• [Source material]:
○ ○ ○

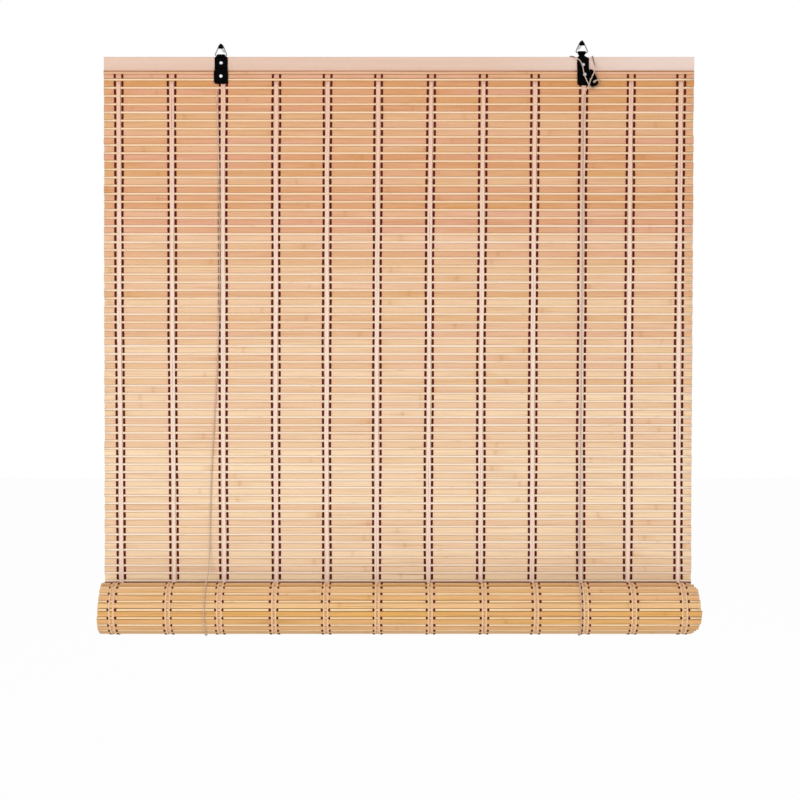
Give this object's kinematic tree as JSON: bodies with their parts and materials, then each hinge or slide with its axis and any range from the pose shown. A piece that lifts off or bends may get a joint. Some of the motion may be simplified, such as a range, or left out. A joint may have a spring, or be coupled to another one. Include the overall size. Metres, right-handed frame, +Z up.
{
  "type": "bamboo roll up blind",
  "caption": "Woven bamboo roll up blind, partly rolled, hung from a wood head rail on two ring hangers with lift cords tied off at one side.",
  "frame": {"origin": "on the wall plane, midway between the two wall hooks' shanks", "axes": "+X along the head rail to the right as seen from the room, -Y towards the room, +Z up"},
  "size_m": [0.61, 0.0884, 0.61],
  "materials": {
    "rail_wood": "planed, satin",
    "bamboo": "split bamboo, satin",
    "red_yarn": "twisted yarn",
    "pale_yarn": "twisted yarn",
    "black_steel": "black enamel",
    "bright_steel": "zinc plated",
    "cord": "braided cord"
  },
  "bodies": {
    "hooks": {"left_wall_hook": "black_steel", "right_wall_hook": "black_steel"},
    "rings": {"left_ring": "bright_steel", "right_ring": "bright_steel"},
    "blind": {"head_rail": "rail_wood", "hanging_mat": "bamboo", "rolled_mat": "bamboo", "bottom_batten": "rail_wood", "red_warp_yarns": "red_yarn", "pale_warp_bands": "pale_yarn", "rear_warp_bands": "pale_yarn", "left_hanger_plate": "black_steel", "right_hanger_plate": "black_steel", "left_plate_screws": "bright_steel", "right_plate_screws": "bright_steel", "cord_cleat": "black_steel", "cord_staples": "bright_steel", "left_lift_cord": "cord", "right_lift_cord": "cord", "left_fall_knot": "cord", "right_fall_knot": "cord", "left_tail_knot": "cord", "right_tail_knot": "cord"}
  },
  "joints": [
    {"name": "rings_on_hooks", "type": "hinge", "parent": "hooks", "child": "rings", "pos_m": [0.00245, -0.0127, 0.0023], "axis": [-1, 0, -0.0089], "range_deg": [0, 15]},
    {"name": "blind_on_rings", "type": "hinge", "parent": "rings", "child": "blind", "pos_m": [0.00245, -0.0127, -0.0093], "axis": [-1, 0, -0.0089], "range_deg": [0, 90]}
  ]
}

○ ○ ○

• [Exercise directions]:
Your task is to return the full listing exactly as it was given.

• [Result for this exercise]:
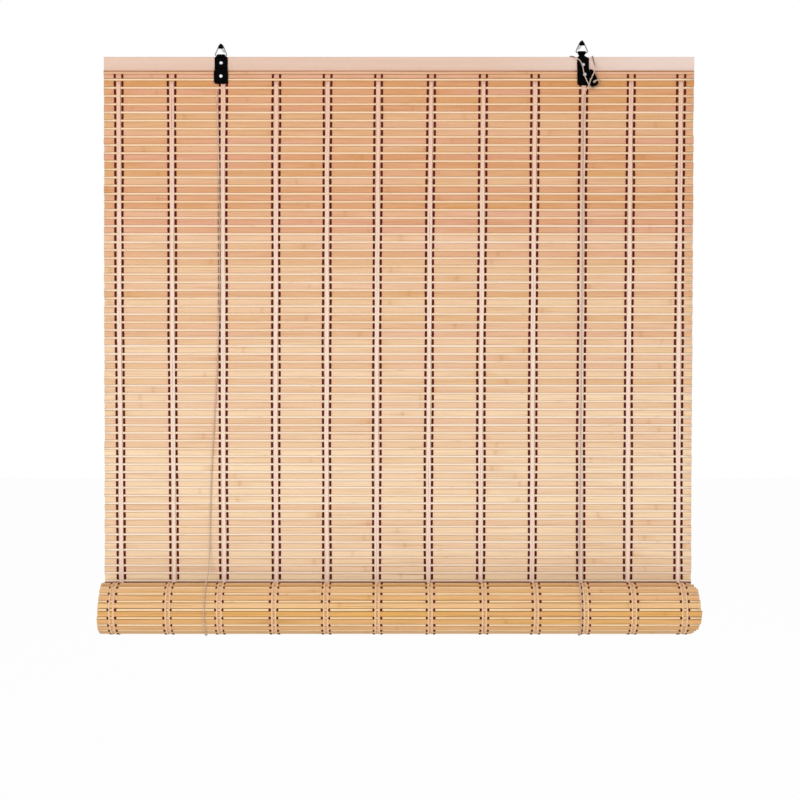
Give this object's kinematic tree as JSON: bodies with their parts and materials, then each hinge or slide with its axis and any range from the pose shown. A piece that lifts off or bends may get a joint. Some of the motion may be simplified, such as a range, or left out. A joint may have a spring, or be coupled to another one. Include the overall size. Metres, right-handed frame, +Z up.
{
  "type": "bamboo roll up blind",
  "caption": "Woven bamboo roll up blind, partly rolled, hung from a wood head rail on two ring hangers with lift cords tied off at one side.",
  "frame": {"origin": "on the wall plane, midway between the two wall hooks' shanks", "axes": "+X along the head rail to the right as seen from the room, -Y towards the room, +Z up"},
  "size_m": [0.61, 0.0884, 0.61],
  "materials": {
    "rail_wood": "planed, satin",
    "bamboo": "split bamboo, satin",
    "red_yarn": "twisted yarn",
    "pale_yarn": "twisted yarn",
    "black_steel": "black enamel",
    "bright_steel": "zinc plated",
    "cord": "braided cord"
  },
  "bodies": {
    "hooks": {"left_wall_hook": "black_steel", "right_wall_hook": "black_steel"},
    "rings": {"left_ring": "bright_steel", "right_ring": "bright_steel"},
    "blind": {"head_rail": "rail_wood", "hanging_mat": "bamboo", "rolled_mat": "bamboo", "bottom_batten": "rail_wood", "red_warp_yarns": "red_yarn", "pale_warp_bands": "pale_yarn", "rear_warp_bands": "pale_yarn", "left_hanger_plate": "black_steel", "right_hanger_plate": "black_steel", "left_plate_screws": "bright_steel", "right_plate_screws": "bright_steel", "cord_cleat": "black_steel", "cord_staples": "bright_steel", "left_lift_cord": "cord", "right_lift_cord": "cord", "left_fall_knot": "cord", "right_fall_knot": "cord", "left_tail_knot": "cord", "right_tail_knot": "cord"}
  },
  "joints": [
    {"name": "rings_on_hooks", "type": "hinge", "parent": "hooks", "child": "rings", "pos_m": [0.00245, -0.0127, 0.0023], "axis": [-1, 0, -0.0089], "range_deg": [0, 15]},
    {"name": "blind_on_rings", "type": "hinge", "parent": "rings", "child": "blind", "pos_m": [0.00245, -0.0127, -0.0093], "axis": [-1, 0, -0.0089], "range_deg": [0, 90]}
  ]
}